The conditional means $\mu_i$ are specified with an intercept model $\beta_0$, covariate models with intercept $\beta_0$ using logged population density up to order 3.

Traditional insurance loss modeling is of the following form:

\[\frac{\$Loss}{Year}=\frac{#Accidents}{Year}\cdot\frac{\$Loss}{#Accident}.\]

Additionally, although regression can explain most of the variance in the observed claims, there are still unobserved spatial dependence that is not modelled. This is where spatial modeling could be useful; to explain more of the variance after using the covariate information. Bayesian methods are used to estimate the parameters.

For the notation, let $N_1,N_2,...,N_m$ denote the $m$ policyholders in the year for $R$ regions where $r(i)$ is the neighborhood of region $r$.

The number of claims for individual $i$ is: \[N_i \sim Poisson(\mu_i^N), i=1,2,...,m.\]

That is, the conditional expectation of the number of claims for individual $i$ is $E[N_i]=\mu_i$. For the log-linear model, we can specify the mean as:

\[mu_i^N=E_i\exp{x_i^T\beta+\gamma_{r(i)}}.\]

where:

$E_i$ is the exposure.
$x_i=(1,x_{i1},x_{i2},...,x_{ik})^T$.
$\gamma_1,\gamma_2,...,\gamma_R$ are random effects corresponding to the $R$ regions and induce spatial dependence among $N_1,N_2,...,N_m.$

Claim Severity

To model severity, we can model one of two ways which are:

Model each individual claim size $S_{ij}, j=1,2,...,N_i$ for each policyholder $i$ as follows:

\[S_i:=\frac{1}{N_i}\sum_{j=1}^{N_i}S_{ij}, i=1,2,...,m.\]

To make sense of the above function, we have individual severity amounts for each claim ($frequency_j$).
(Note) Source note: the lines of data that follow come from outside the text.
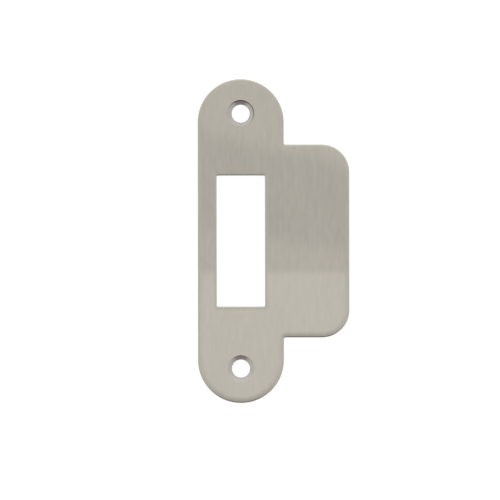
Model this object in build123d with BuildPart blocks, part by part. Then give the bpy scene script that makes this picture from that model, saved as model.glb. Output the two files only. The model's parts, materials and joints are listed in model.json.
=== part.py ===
"""Flat door strike plate: one piece of stainless sheet, blanked, pierced and countersunk.

The plate lies on its back. Its back face is at z = 0 and its front face looks along +Z.
The strip runs along Y and the lip reaches out along +X. The origin is on the back face,
midway between the two screw holes.
"""

import os
from math import atan2, tan

from build123d import *

# Sheet
thickness = 2.0

# Strip that the two screws hold in the jamb, with full round ends
strip_width = 25.0
strip_length = 94.0

# Lip that the latch rides over, level with the strip
lip_reach = 19.0
lip_length = 56.0
lip_corner_radius = 8.0
inner_corner_radius = 0.5

# Opening that the latch drops into, on the middle of the strip
opening_width = 14.0
opening_length = 38.0
opening_corner_radius = 0.3

# Countersunk screw holes, one in each end
hole_inset = 10.0
hole_diameter = 5.2
countersink_diameter = 7.8
countersink_angle = 90.0

# Edges that blanking and linishing draw down on the front: how far each roll
# reaches in across the face, and how far it drops down the wall
edge_roll_width = 2.0
edge_roll_depth = 0.55
opening_roll_width = 1.4
opening_roll_depth = 0.42

# The short slope between a roll's two arcs lies on a chamfer of these shares of its size
slope_width_share = 0.6
slope_depth_share = 0.33

hole_spacing = strip_length - 2 * hole_inset


def roll_edge(plate, rim_of, width, depth):
    """Round the front edge that rim_of picks from the front face.

    The section leaves the face in a wide arc and enters the wall in a tight one.
    """
    slope_width = width * slope_width_share
    slope_depth = depth * slope_depth_share
    slope_angle = atan2(slope_depth, slope_width)
    wall_angle = atan2(slope_width, slope_depth)
    front = plate.faces().sort_by(Axis.Z)[-1]
    chamfer(rim_of(front), slope_width, slope_depth, reference=front)

    front = plate.faces().sort_by(Axis.Z)[-1]
    fillet(rim_of(front), (width - slope_width) / tan(slope_angle / 2))

    near = 0.01 * slope_depth
    shoulder = thickness - slope_depth
    wall_rim = plate.edges().filter_by_position(Axis.Z, shoulder - near, shoulder + near)
    fillet(wall_rim, (depth - slope_depth) / tan(wall_angle / 2))


def outer_rim(front):
    return front.outer_wire().edges()


def opening_rim(front):
    return front.inner_wires()[0].edges()


with BuildPart() as strike_plate:
    # Blank: the strip and its lip in one outline
    with BuildSketch() as outline:
        SlotOverall(strip_length, strip_width, rotation=90)
        Rectangle(
            strip_width / 2 + lip_reach,
            lip_length,
            align=(Align.MIN, Align.CENTER),
        )
        lip_corners = outline.vertices().group_by(Axis.X)[-1]
        fillet(lip_corners, lip_corner_radius)
        inner_corners = (
            outline.vertices()
            .filter_by_position(Axis.X, strip_width / 2 - 0.01, strip_width / 2 + 0.01)
            .filter_by_position(Axis.Y, -lip_length / 2 - 0.01, lip_length / 2 + 0.01)
        )
        fillet(inner_corners, inner_corner_radius)
    extrude(amount=thickness)
    roll_edge(strike_plate, outer_rim, edge_roll_width, edge_roll_depth)

    # Latch opening
    with BuildSketch() as opening:
        RectangleRounded(opening_width, opening_length, opening_corner_radius)
    extrude(amount=thickness, mode=Mode.SUBTRACT)
    roll_edge(strike_plate, opening_rim, opening_roll_width, opening_roll_depth)

    # Screw holes, sunk from the front for flat heads
    with Locations(Plane.XY.offset(thickness)):
        with GridLocations(0, hole_spacing, 1, 2):
            CounterSinkHole(
                hole_diameter / 2,
                countersink_diameter / 2,
                counter_sink_angle=countersink_angle,
            )

strike_plate.part.label = "strike_plate"

os.makedirs("parts", exist_ok=True)
export_step(strike_plate.part, "parts/strike_plate.step")
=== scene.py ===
"""Looks of the door strike plate: a linished stainless plate lying on its back on a white table."""

import json
from math import atan2, cos, pi, radians, sin, tan

import bmesh
import bpy
from mathutils import Euler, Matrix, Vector


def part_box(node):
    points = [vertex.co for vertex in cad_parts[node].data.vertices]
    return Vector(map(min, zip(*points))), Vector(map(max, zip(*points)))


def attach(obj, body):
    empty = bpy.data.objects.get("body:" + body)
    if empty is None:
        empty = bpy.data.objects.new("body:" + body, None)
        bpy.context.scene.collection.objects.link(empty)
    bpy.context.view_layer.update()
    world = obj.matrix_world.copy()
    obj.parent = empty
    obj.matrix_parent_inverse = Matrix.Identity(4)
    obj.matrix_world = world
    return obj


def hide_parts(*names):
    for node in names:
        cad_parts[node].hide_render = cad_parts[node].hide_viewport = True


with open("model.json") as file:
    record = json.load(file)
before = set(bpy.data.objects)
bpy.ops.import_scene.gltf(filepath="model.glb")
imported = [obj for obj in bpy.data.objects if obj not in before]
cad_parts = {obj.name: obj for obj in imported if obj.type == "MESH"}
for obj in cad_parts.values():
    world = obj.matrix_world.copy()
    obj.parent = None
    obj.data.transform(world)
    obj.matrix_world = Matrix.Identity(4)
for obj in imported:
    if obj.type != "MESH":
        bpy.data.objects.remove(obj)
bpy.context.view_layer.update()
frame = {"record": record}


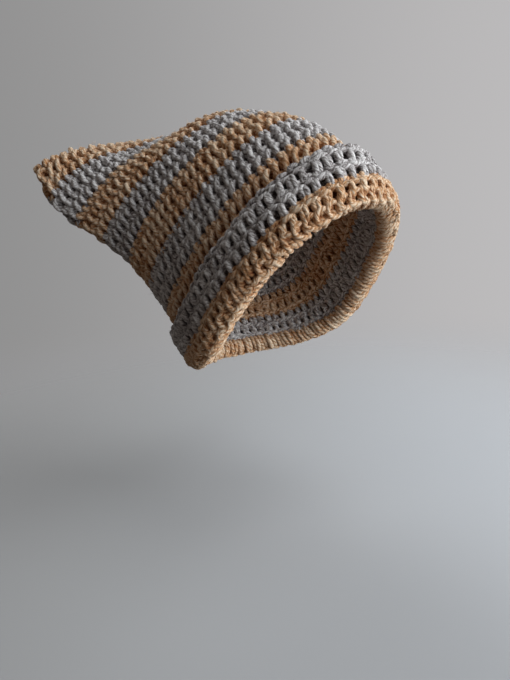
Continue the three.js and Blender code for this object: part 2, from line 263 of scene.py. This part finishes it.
def spline(p, per=6):
    # Catmull-Rom through all points but the first one and the last two, which only steer it
    t = np.linspace(0, 1, per, endpoint=False)[None, :, None]
    a, b, c, d = p[:-3, None], p[1:-2, None], p[2:-1, None], p[3:, None]
    q = 0.5 * (2 * b + (c - a) * t + (2 * a - 5 * b + 4 * c - d) * t**2
               + (3 * b - a - 3 * c + d) * t**3)
    return q.reshape(-1, p.shape[1])


def evenLoop(p, step):
    # the same closed line, sampled at even lengths; columns after x, y and z come along
    closed = np.concatenate([p, p[:1]])
    steps = np.linalg.norm(np.diff(closed[:, :3], axis=0), axis=1)
    reached = np.concatenate([[0], np.cumsum(steps)])
    goal = np.linspace(0, reached[-1], max(int(reached[-1] / step), 8), endpoint=False)
    columns = [np.interp(goal, reached, closed[:, k]) for k in range(p.shape[1])]
    return np.stack(columns, 1), reached[-1]


def softened(p, times):
    for _ in range(times):
        p = 0.5 * p + 0.25 * (np.roll(p, 1, axis=0) + np.roll(p, -1, axis=0))
    return p


def loopFrames(p):
    # The tangent, a side direction that never twists about it, and how far it has turned from
    # that direction at the start; each step reflects the last direction on to the next ring
    tangent = unit(np.roll(p, -1, axis=0) - np.roll(p, 1, axis=0))
    up = np.where(np.abs(tangent[:, 2:]) < 0.8, [[0, 0, 1.0]], [[1.0, 0, 0]])
    side = unit(up - (up * tangent).sum(1, keepdims=True) * tangent)
    nextTangent, nextSide = np.roll(tangent, -1, axis=0), np.roll(side, -1, axis=0)
    step = np.roll(p, -1, axis=0) - p
    square = np.maximum((step**2).sum(1, keepdims=True), 1e-9)
    carried = side - 2 * (step * side).sum(1, keepdims=True) / square * step
    bent = tangent - 2 * (step * tangent).sum(1, keepdims=True) / square * step
    second = nextTangent - bent
    square = np.maximum((second**2).sum(1, keepdims=True), 1e-12)
    carried = carried - 2 * (second * carried).sum(1, keepdims=True) / square * second
    binormal = np.cross(nextTangent, nextSide)
    turn = np.arctan2((carried * binormal).sum(1), (carried * nextSide).sum(1))
    return tangent, side, np.concatenate([[0], np.cumsum(turn)])


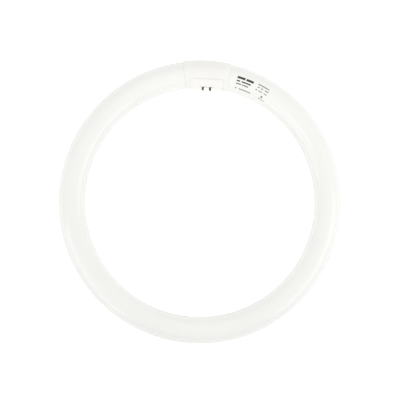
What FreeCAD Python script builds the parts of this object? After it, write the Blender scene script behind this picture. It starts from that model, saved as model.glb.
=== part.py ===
import FreeCAD, Part
import Sketcher
import os

# Circular fluorescent lamp, in millimetres.
# The origin is the middle of the ring, on the plane through the tube's axis.
# +Z is the front of the lamp, +Y is the side that carries the cap, and the contact pins point to -Y.
# "Drop" is a distance inward from the tube's axis at the cap, so it counts along -Y from the ring radius.

os.makedirs("parts", exist_ok=True)
doc = FreeCAD.newDocument("circular_lamp")
sheet = doc.addObject("Spreadsheet::Sheet", "sizes")

# Driving dimensions: name, value, what it measures.
DRIVING = [
    ("ring_outer_dia", "304.8", "outside of the glass ring"),
    ("tube_dia", "28.6", "outside of the glass tube"),
    ("end_room", "1.1", "from the contact block's boss to the glass, along the tube's axis"),
    ("shoulder_round", "8", "corner radius of each closed end of the glass"),
    ("shoulder_neck", "0.5", "straight glass between the ring and that rounding"),
    ("tip_dia", "4", "sealed exhaust tip"),
    ("tip_length", "5", "how far the exhaust tip stands out of the glass end"),
    ("cap_length", "48.2", "cap, along the tube's axis"),
    ("cap_wall", "1", "wall of the cap halves"),
    ("collar_fit", "0.1", "gap between the glass and the cap's bore"),
    ("rim_round", "0.7", "rounding of the cap's two end rims"),
    ("parting_width", "0.3", "groove in the cap's skin, where its halves meet"),
    ("parting_depth", "0.2", "that groove"),
    ("band_width", "3.6", "raised band over the front of the cap"),
    ("band_height", "0.3", "how far the band stands proud"),
    ("band_offset", "6.3", "middle of the band from the middle of the cap"),
    ("window_length", "35.9", "window for the contact block, along X"),
    ("window_drop", "5.2", "drop of the window's straight edge"),
    ("web_thickness", "3.4", "inner web that joins the cap halves"),
    ("web_gap", "0.6", "between the web and the contact block's lips"),
    ("peg_dia", "1.6", "pegs on the rear web"),
    ("peg_length", "3", "how far a peg stands into the front web"),
    ("peg_fit", "0.1", "gap round a peg and at its end"),
    ("peg_near", "2", "inner peg, outward from the tube's axis"),
    ("peg_far", "9", "outer peg, outward from the tube's axis"),
    ("block_fit", "0.15", "gap between the contact block and the window"),
    ("block_step", "0.2", "how far the block's skin lies below the cap's"),
    ("boss_length", "21", "boss of the contact block, along X"),
    ("boss_side", "2", "boss wall beside the well"),
    ("plate_thickness", "1.8", "back plate of the contact block"),
    ("notch_length", "15", "notch between the cheeks of the contact block"),
    ("notch_drop", "13.6", "drop of the flat face in the notch"),
    ("well_length", "13.2", "well round the pins, along X"),
    ("well_width", "11.4", "well round the pins, along Z"),
    ("well_depth", "2.8", "well round the pins, below the notch face"),
    ("well_round", "1.2", "corners of the well"),
    ("contact_floor", "3.2", "plastic floor that holds the pins"),
    ("lip_length", "18", "retaining lips of the contact block, along X"),
    ("lip_reach", "2.2", "how far the lips reach behind the window's edge"),
    ("lip_thickness", "1.2", "retaining lips"),
    ("lip_fit", "0.1", "gap between the lips and the cap's bore"),
    ("pin_dia", "2.36", "contact pin, in front of the floor"),
    ("seat_dia", "2.6", "contact pin, in the floor"),
    ("pin_pitch_along", "7.92", "pins, centre to centre along X"),
    ("pin_pitch_across", "6.35", "pins, centre to centre along Z"),
    ("pin_drop", "17.3", "drop of the pin tips"),
    ("pin_fit", "0.05", "gap round a pin in the floor"),
    ("pin_nose", "0.8", "rounding of a pin's tip"),
    ("flange_dia", "3.4", "pin flange behind the floor"),
    ("flange_thickness", "0.6", "pin flange"),
    ("tail_length", "1.6", "pin tail behind the flange"),
    ("pin_bore_dia", "0.9", "bore in the pin's tail"),
    ("pin_bore_depth", "3", "bore in the pin's tail"),
    ("wire_dia", "0.7", "lead wire"),
    ("wire_bend", "3", "bend of a lead wire, at its centre"),
    ("wire_entry", "2", "how far a wire goes into its pin"),
    ("sleeve_dia", "1.7", "insulating sleeve"),
    ("sleeve_fit", "0.1", "gap between a sleeve and its wire"),
    ("sleeve_gap", "0.4", "gap between a sleeve and the glass"),
    ("cut_past", "1", "how far a cut runs past what it cuts"),
]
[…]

This implies that $S_{ij}=S_i, \forall j$ if we assume that the $jth$ claim and severty are independent. We use a Gamma regression model for this.

For the individual claim sizes $S_{ij}, j=1,2,...,N_i$, we assume that they are independently Gamma distributed given the number of claims.

\[S_{ij}|N_i \sim Gamma(\mu_i^S,v), j=1,2,...,N_i, i=1,2,...,m.\]

Parameter Estimation

Parameters are estimated in a Bayesian approach using MCMC techniques.

library(ggmap)

## Warning: package 'ggmap' was built under R version 3.1.2

## Loading required package: ggplot2

## Warning: package 'ggplot2' was built under R version 3.1.2

library(RgoogleMaps)

## Warning: package 'RgoogleMaps' was built under R version 3.1.2

london.center <- getGeoCode("London")
london <- get_map("London", zoom=12)

## Map from URL : http://maps.googleapis.com/maps/api/staticmap?center=London&zoom=12&size=%20640x640&scale=%202&maptype=terrain&sensor=false
## Google Maps API Terms of Service : http://developers.google.com/maps/terms
## Information from URL : http://maps.googleapis.com/maps/api/geocode/json?address=London&sensor=false
## Google Maps API Terms of Service : http://developers.google.com/maps/terms

x    <- seq(-2,2,0.1)
df   <- expand.grid(x=x,y=x)
f = function(a,b){
   dnorm(a^2+b^2)
}
df$z <- with(df,f(x,y))
df$x <- london.center[2]+df$x/20
df$y <- london.center[1]+df$y/20

ggp <- ggmap(london)+
  geom_tile(data=df,aes(x=x,y=y,fill=z), alpha=0.2)+
  scale_fill_gradientn(guide="none",colours=rev(heat.colors(10)))+
  stat_contour(data=df, aes(x=x, y=y, z=z, color=..level..), geom="path", size=1)+
  scale_color_gradientn(colours=rev(heat.colors(10)))
plot(ggp)

## Warning: Removed 574 rows containing non-finite values (stat_contour).